Outro dos problemas é a falta de seguro – os responsáveis do projecto Firemap ainda não encontraram em Portugal uma empresa que inclua nos seus pacotes o uso de drones, o que também está a dificultar a possível compra de equipamentos mais caros e sofisticados para fotografar, geo-referenciar e cartografar as áreas florestais ardidas no país.

Seja em projectos de investigação académica, seja para fins comerciais, o uso de drones em Portugal não parece levantar questões de privacidade a quem os opera. No caso do projecto Firemap, o sobrevoo é feito em áreas de floresta, mas empresas como a SkyEye são contratadas para filmar eventos que podem cruzar zonas urbanas. Entre os seus clientes estão estações de televisão e produtoras de cinema.

Contactado pelo PÚBLICO, o director da empresa, David Mota, também lamentou a falta de legislação, mas as questões relacionadas com potenciais violações de privacidade não estão no topo das preocupações. “Cumprir as normas de segurança, usar equipamentos testados e fiáveis e ter operadores com horas de voo suficientes” para que os aparelhos não ponham em risco a segurança de quem está no chão são as garantias.
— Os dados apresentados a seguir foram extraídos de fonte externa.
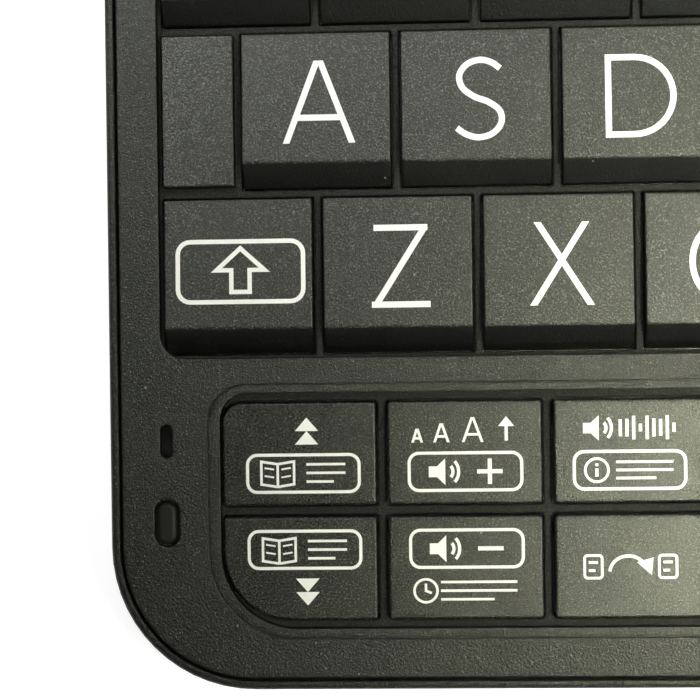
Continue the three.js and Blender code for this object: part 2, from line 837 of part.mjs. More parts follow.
// The circuit board with its chips, the earphone jack and the data socket.
function mainBoard() {
  const edge = wallThickness + partingGap;
  const board = prism(caseOutline(edge), boardUnder, boardTop);
  const [speakerX, speakerY] = speakerPlace;
  const speakerWay = block(
    speakerX - speakerRadius - restGap, speakerX + speakerRadius + restGap,
    speakerY - speakerRadius - restGap, rearEdge, boardUnder - cutOverrun, boardTop + cutOverrun,
  );
  const notch = postRadius + restGap;
  const postWays = postPlaces.map(([x, y]) => {
    const [left, right] = x > 0 ? [x - notch, bodyHalf] : [-bodyHalf, x + notch];
    return block(left, right, y - notch, y + notch, boardUnder - cutOverrun, boardTop + cutOverrun);
  });
  const chipHeight = underBoardSpace - restGap;
  const chipWidth = letterPitch * halfShare;
  const chips = [-1, 0, 1].map((step) => {
    const x = step * letterHalf * halfShare + letterPitch * halfShare;
    const y = (letterWellFront + letterWellRear) / 2;
    return block(
      x, x + chipWidth * (2 - Math.abs(step)), y - chipWidth, y,
      boardUnder - chipHeight, boardUnder + boardThickness * halfShare,
    );
  });
  const capsule = discAlongZ(
    microphoneLength / 2, -bodyHalf + sideLineInset, frontEdge + microphoneFromFront,
    boardTop - boardThickness * halfShare, gridUnder - restGap,
  );
  const jackLeft = -bodyHalf + wallThickness + socketClearance;
  const jack = block(
    jackLeft, jackLeft + jackBodyLength, jackY - jackBodyWidth / 2, jackY + jackBodyWidth / 2,
    jackZ - jackBodyHeight / 2, jackZ + jackBodyHeight / 2,
  );
  const jackBore = discAlongX(
    jackHoleRadius, jackLeft - cutOverrun, jackLeft + jackBodyLength - socketWall, jackZ,
    roundSegments,
  ).translate(0, jackY, 0);
  const socketRight = bodyHalf - wallThickness - socketClearance;
  const socket = block(
    socketRight - socketDepth, socketRight, socketY - socketWidth / 2, socketY + socketWidth / 2,
    boardTop - boardThickness * halfShare, boardTop + socketHeight,
  );
  const socketBore = block(
    socketRight - socketDepth + socketWall, socketRight + cutOverrun,
    socketY - socketWidth / 2 + socketWall, socketY + socketWidth / 2 - socketWall,
    boardTop, boardTop + socketHeight - socketWall,
  );
  const fitted = join(
    cut(board, speakerWay, ...postWays), ...chips, capsule, jack, socket,
  );
  place(base, "main_board", cut(fitted, jackBore, socketBore), boardGreen);
}

// A round speaker: a shallow cone frame with its magnet below, close under the grille.
function speaker() {
  const top = gridTop - restGap;
  const low = top - speakerHeight;
  const profile = [
    [0, low - speakerMagnetHeight],
    [speakerMagnetRadius, low - speakerMagnetHeight],
    [speakerMagnetRadius, low],
    [speakerRadius - speakerMagnetHeight, low],
    [speakerRadius, low + speakerMagnetHeight],
    [speakerRadius, top],
    [speakerRadius - speakerMagnetHeight * halfShare, top],
    [speakerMagnetRadius * halfShare, top - speakerMagnetHeight],
    [0, top - speakerMagnetHeight],
  ].map(([radius, z]) => new THREE.Vector2(radius, z));
  const geometry = new THREE.LatheGeometry(profile, roundSegments).rotateX(Math.PI / 2);
  place(
    base, "speaker", solidOf(geometry.translate(speakerPlace[0], speakerPlace[1], 0)), steel,
  );
}

function bumper(name, side) {
  const x = side * (bodyHalf - sideLineInset);
  const y = frontEdge + bumperFromFront;
  const box = [
    x - bumperWidth / 2, x + bumperWidth / 2, y - bumperLength / 2, y + bumperLength / 2,
  ];
  const radii = Array(4).fill(bumperWidth);
  const ease = bumperWidth * halfShare * halfShare;
  const at = (z, inset) => ringAt(outline(box, radii, inset, smallCornerSteps * 2), z);
  const solid = loft([
    at(panelTop - bumperPocketDepth + restGap, 0),
    at(panelTop + bumperRise - ease, 0),
    at(panelTop + bumperRise - ease / 3, ease / 3),
    at(panelTop + bumperRise, ease),
  ]);
  place(base, name, solid, rubber);
}

function rubberFoot(name, centreY) {
  const box = footBox(centreY);
  const radii = Array(4).fill(footWidth);
  const ease = footHeight / 2;
  const at = (z, inset) => ringAt(outline(box, radii, inset, smallCornerSteps * 2), z);
  const solid = loft([
    at(0, ease), at(ease, 0), at(footHeight + footPocketDepth - restGap, 0),
  ]);
  place(base, name, solid, rubber);
}

// Battery bay

// A cylindrical cell on its side, its button end towards +X.
function cell(name, left) {
  const profile = [
    [0, 0],
    [cellRadius - cellEdge, 0],
    [cellRadius, cellEdge],
    [cellRadius, cellBodyLength - cellEdge],
    [cellRadius - cellEdge, cellBodyLength],
    [cellNubRadius, cellBodyLength],
    [cellNubRadius, cellLength],
    [0, cellLength],
  ].map(([radius, along]) => new THREE.Vector2(radius, along));
  const geometry = new THREE.LatheGeometry(profile, roundSegments).rotateZ(-Math.PI / 2);
  const lowered = cellClearance - restGap;
  place(base, name, solidOf(geometry.translate(left, 0, axisHeight - lowered)), cellJacket);
}

// The conical contact spring behind the left cell.
class SpringPath extends THREE.Curve {
  getPoint(share) {
    const angle = share * springTurns * Math.PI * 2;
    const radius = THREE.MathUtils.lerp(springRadius, springTipRadius, share);
    const along = THREE.MathUtils.lerp(springWire, springLength - springWire, share);
    return new THREE.Vector3(along, radius * Math.cos(angle), radius * Math.sin(angle));
  }
}

function contactSpring(left) {
  const wireSides = 5;
  const stepsPerTurn = 8;
  const section = new THREE.Shape(
    new THREE.EllipseCurve(0, 0, springWire / 2, springWire / 2).getPoints(wireSides).slice(1),
  );
  const geometry = new THREE.ExtrudeGeometry(section, {
    steps: springTurns * stepsPerTurn,
    extrudePath: new SpringPath(),
    bevelEnabled: false,
  });
  place(base, "battery_spring", solidOf(geometry.translate(left, 0, axisHeight)), steel);
}

function batteryBay() {
  const bayLeft = -barrelHalf + barrelEndWall;
  contactSpring(bayLeft + restGap);
  const firstCell = bayLeft + springLength + 2 * restGap;
  cell("battery_left", firstCell);
  cell("battery_right", firstCell + cellLength + restGap);
}

// The battery cover is the lower rear wall of the barrel, with two finger ribs, and draws off to the rear.
function batteryCover() {
  const wall = barrelSector(
    barrelInner, barrelRadius, coverStartDegrees, coverEndDegrees - arcGapDegrees,
    -coverHalf, coverHalf,
  );
  const ribs = [-1, 1].map((step) => {
    const ribWidthDegrees = THREE.MathUtils.radToDeg(coverRibWidth / barrelRadius);
    const centre = step * 2 * ribWidthDegrees;
    return barrelSector(
      barrelInner + barrelWall * halfShare, barrelRadius + coverRibHeight,
      centre - ribWidthDegrees / 2, centre + ribWidthDegrees / 2,
      -coverRibLength / 2, coverRibLength / 2,
    );
  });
  place(base, "battery_cover", join(wall, ...ribs), casePlastic);
}

// Each hinge pin stands in the barrel's end wall and carries one ear of the lid.
function hingePin(name, side) {
  const inner = barrelHalf - barrelEndWall + restGap;
  const outer = inner + hingePinLength;
  const tip = hingePinRadius * halfShare;
  const profile = [
    [0, inner], [hingePinRadius, inner], [hingePinRadius, outer - tip / 2],
    [hingePinRadius - tip / 2, outer], [0, outer],
  ].map(([radius, along]) => new THREE.Vector2(radius, along));
  const geometry = new THREE.LatheGeometry(profile, roundSegments)
    .rotateZ(-Math.PI / 2)
    .rotateY(side > 0 ? 0 : Math.PI);
  place(base, name, solidOf(geometry.translate(0, 0, axisHeight)), steel);
}

// Lid, drawn closed about the hinge axis and turned open at the end

const lidFace = panelTop + lidGap - axisHeight;
const lidBack = lidFace + lidThickness;
const bezelBack = lidFace + bezelThickness;
const windowBox = [
  -bodyHalf + windowSideMargin, bodyHalf - windowSideMargin,
  frontEdge + windowFrontMargin, rearEdge - windowRearMargin,
];

// The outer cover with its lip, ledge and the two hinge ears.
function lidShell() {
  const outer = loft([
    ringAt(caseOutline(rimEase), lidFace),
    ringAt(caseOutline(0), lidFace + rimEase),
    ringAt(caseOutline(0), lidBack - lidEdgeHeight),
    ringAt(caseOutline(lidEdgeStepInset), lidBack - lidEdgeStepHeight),
    ringAt(caseOutline(lidEdgeInset), lidBack),
  ]);
  const lipRecess = prism(caseOutline(lipWidth), lidFace - cutOverrun, bezelBack + restGap);
  const hollow = prism(caseOutline(wallThickness), lidFace - cutOverrun, lidBack - lidPlate);
  let shell = cut(outer, lipRecess, hollow);
  for (const side of [-1, 1]) {
    shell = join(shell, hingeEar(side));
    const boreEnd = barrelHalf - barrelEndWall + hingePinLength + 2 * restGap;
    const bore = discAlongX(
      hingePinRadius + hingeRunningGap, earInner - cutOverrun, boreEnd, 0, roundSegments,
    );
    shell = cut(shell, side > 0 ? bore : bore.mirror([1, 0, 0]));
  }
  place(lid, "lid_shell", shell, casePlastic);
}

function hingeEar(side) {
  const profile = [
    [0, earInner], [barrelRadius, earInner], [barrelRadius, bodyHalf - earEdge],
    [barrelRadius - earEdge / 3, bodyHalf - earEdge / 3], [barrelRadius - earEdge, bodyHalf],
    [0, bodyHalf],
  ].map(([radius, along]) => new THREE.Vector2(radius, along));
  const drum = solidOf(
    new THREE.LatheGeometry(profile, barrelSegments).rotateZ(-Math.PI / 2),
  );
  const web = block(
    earInner, bodyHalf - earEdge, rearEdge - wallThickness * halfShare, 0,
    lidFace, lidBack - lidEdgeStepHeight,
  );
  const ear = join(drum, web);
  return side > 0 ? ear : ear.mirror([1, 0, 0]);
}

// The inner frame round the display, its window bevelled towards the glass.
function lidBezel() {
  const frame = prism(caseOutline(lipWidth + partingGap), lidFace, bezelBack);
  const at = (z, inset) =>
    ringAt(outline(windowBox, Array(4).fill(windowRadius + windowBevel), inset), z);
  const window = loft([
    at(lidFace - cutOverrun, -windowBevel),
    at(lidFace, -windowBevel),
    at(bezelBack, 0),
    at(bezelBack + cutOverrun, 0),
  ]);
  place(lid, "lid_bezel", cut(frame, window), panelPlastic);
}

function displayGlass() {
  const low = bezelBack + restGap;
  const glass = prism(
    outline(grown(windowBox, glassOverlap), Array(4).fill(windowRadius)),
    low, low + glassThickness,
  );
  place(lid, "display_glass", glass, screenGlass);
}

// The display module behind the glass, with the tab that carries its ribbon connector.
function displayModule() {
  const low = bezelBack + restGap + glassThickness + restGap;
  const box = grown(windowBox, moduleOverlap);
  const plate = prism(outline(box, Array(4).fill(windowRadius)), low, low + moduleThickness);
  const tab = block(
    -moduleTabWidth / 2, moduleTabWidth / 2, box[3] - moduleTabDepth, box[3] + moduleTabDepth,
    low, low + moduleThickness * halfShare,
  );
  place(lid, "display_module", join(plate, tab), moduleMetal);
}

// Assembly

lowerCase();
topPanel();
keyMat();
mainBoard();
speaker();
letterKeys.forEach(letterKey);
functionKeys.forEach(functionKey);
shortcutComb();
bumper("bumper_left", -1);
bumper("bumper_right", 1);
Object.entries(feet).forEach(([name, y]) => rubberFoot(name, y));
batteryBay();
batteryCover();
hingePin("hinge_pin_left", -1);
hingePin("hinge_pin_right", 1);

lidShell();
lidBezel();
displayGlass();
displayModule();
lid.position.z = axisHeight;
lid.rotation.x = -degrees(lidOpenDegrees);

// The origin is on the table, under the middle of the open dictionary.
root.updateMatrixWorld(true);
const bounds = new THREE.Box3().setFromObject(root, true);
root.position.y = -(bounds.min.y + bounds.max.y) / 2;

export default root;
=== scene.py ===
import json
import math

import bmesh
import bpy
from mathutils import Matrix, Vector
from mathutils.geometry import tessellate_polygon


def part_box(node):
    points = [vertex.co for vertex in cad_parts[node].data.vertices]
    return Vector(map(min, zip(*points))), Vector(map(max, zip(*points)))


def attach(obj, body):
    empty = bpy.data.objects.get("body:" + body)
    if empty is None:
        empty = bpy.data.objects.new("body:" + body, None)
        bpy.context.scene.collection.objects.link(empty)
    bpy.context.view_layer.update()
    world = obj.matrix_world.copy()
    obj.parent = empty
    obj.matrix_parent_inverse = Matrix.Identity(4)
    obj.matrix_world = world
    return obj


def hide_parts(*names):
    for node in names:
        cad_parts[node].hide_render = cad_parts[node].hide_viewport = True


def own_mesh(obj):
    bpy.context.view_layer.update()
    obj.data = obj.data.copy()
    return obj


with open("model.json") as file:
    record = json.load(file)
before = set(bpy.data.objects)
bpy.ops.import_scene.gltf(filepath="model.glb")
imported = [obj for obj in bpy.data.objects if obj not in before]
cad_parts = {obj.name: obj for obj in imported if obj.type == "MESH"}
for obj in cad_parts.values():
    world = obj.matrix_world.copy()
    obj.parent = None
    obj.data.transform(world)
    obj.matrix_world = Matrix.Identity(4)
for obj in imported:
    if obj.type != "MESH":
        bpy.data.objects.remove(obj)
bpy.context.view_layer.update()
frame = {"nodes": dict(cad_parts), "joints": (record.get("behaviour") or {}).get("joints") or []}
print("frame loaded:", len(frame["nodes"]), "nodes")

mm = 0.001

# All sizes below are in millimetres, in the frame's own axes


def cadBox(node):
    low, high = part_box(node)
    return [low.x / mm, high.x / mm, low.y / mm, high.y / mm, low.z / mm, high.z / mm]


hinge = next(joint for joint in frame["joints"] if joint["name"] == "lid_hinge")
axisY, axisZ = hinge["pos_m"][1] / mm, hinge["pos_m"][2] / mm
lidTurn = math.radians(hinge["range_deg"][0])   # from closed to the stored pose, about +X

barrel = {
    "radius": 9.2, "inner": 7.7, "half": 57.1, "endWall": 3.0, "pinHole": 2.5, "ease": 0.25,
    "toCase": 9.8, "toTongue": 8.4,     # from the axis forward
    "coverHalf": 53.5, "coverGap": 0.3,
    "coverStart": -100.0, "coverEnd": 50.0, "archEnd": 190.0, "gapDegrees": 2.2,
}
case = {
    "half": cadBox("base_lower_case")[1], "front": cadBox("base_lower_case")[2],
    "rear": axisY - barrel["toCase"], "cornerRadius": 12.5, "rearCornerRadius": 1.6, "lip": 0.78,
    "partingGap": 0.22, "wall": 2.0, "under": 0.6, "floorTop": 1.9, "ledge": 7.9, "top": 9.4,
    "turnInset": 2.4, "turnHeight": 3.4, "rimEase": 0.45,
}
caseBox = [-case["half"], case["half"], case["front"], case["rear"]]
caseRadii = [case["cornerRadius"]] * 2 + [case["rearCornerRadius"]] * 2

leastArc = 0.02    # no corner closes to a point
flatBand = 0.15    # a ring that keeps the flat beside a rounded edge flat
overrun = 2.0      # how far a cutting shape passes the wall it cuts


# Shapes in code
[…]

Ao contrário da GeoAtributo, a SkyEye diz ter seguro de responsabilidade civil, “que cobre as máquinas ou danos causados a terceiros”.

Quanto à necessidade de a actividade ser enquadrada legalmente, David Mota repete o que já tinha sido defendido pelos envolvidos no projecto lançado pela Universidade do Minho: “Sim, enquanto operador, tenho todo o interesse em que a legislação se esclareça.” Mas quando se levanta a questão da possível violação de privacidade, David Mota responde que a sua empresa não lança drones “sem propósito algum” – “Não vamos começar a voar numa praia, em pleno Verão.”

O responsável diz ter feito um pedido ao Instituto Nacional de Aviação Civil para a certificação da actividade em 2012, mas a resposta que lhe chegou revela a fase embrionária em que a questão se encontra em Portugal: “Ainda era cedo e não havia enquadramento legal.” Para além disso, diz David Mota, “as entidades que podiam fazer essa fiscalização também não têm enquadramento para fazê-la.”

Quanto às questões de privacidade, o responsável disse ao site Computerworld, em Março passado, que “é o contratante que tem de pedir autorização à Comissão Nacional de Protecção de Dados [CNPD]”. Contactada pelo PÚBLICO, a CNPD garantiu que nunca recebeu nenhum pedido de autorização para a recolha de imagens através de veículos aéreos não-tripulados.

Os alertas lançados em fóruns na Internet são também repetidos pelos responsáveis da GeoAtributo e da SkyEye, para quem esta questão só será debatida a fundo se um dia acontecer um acidente com consequências graves.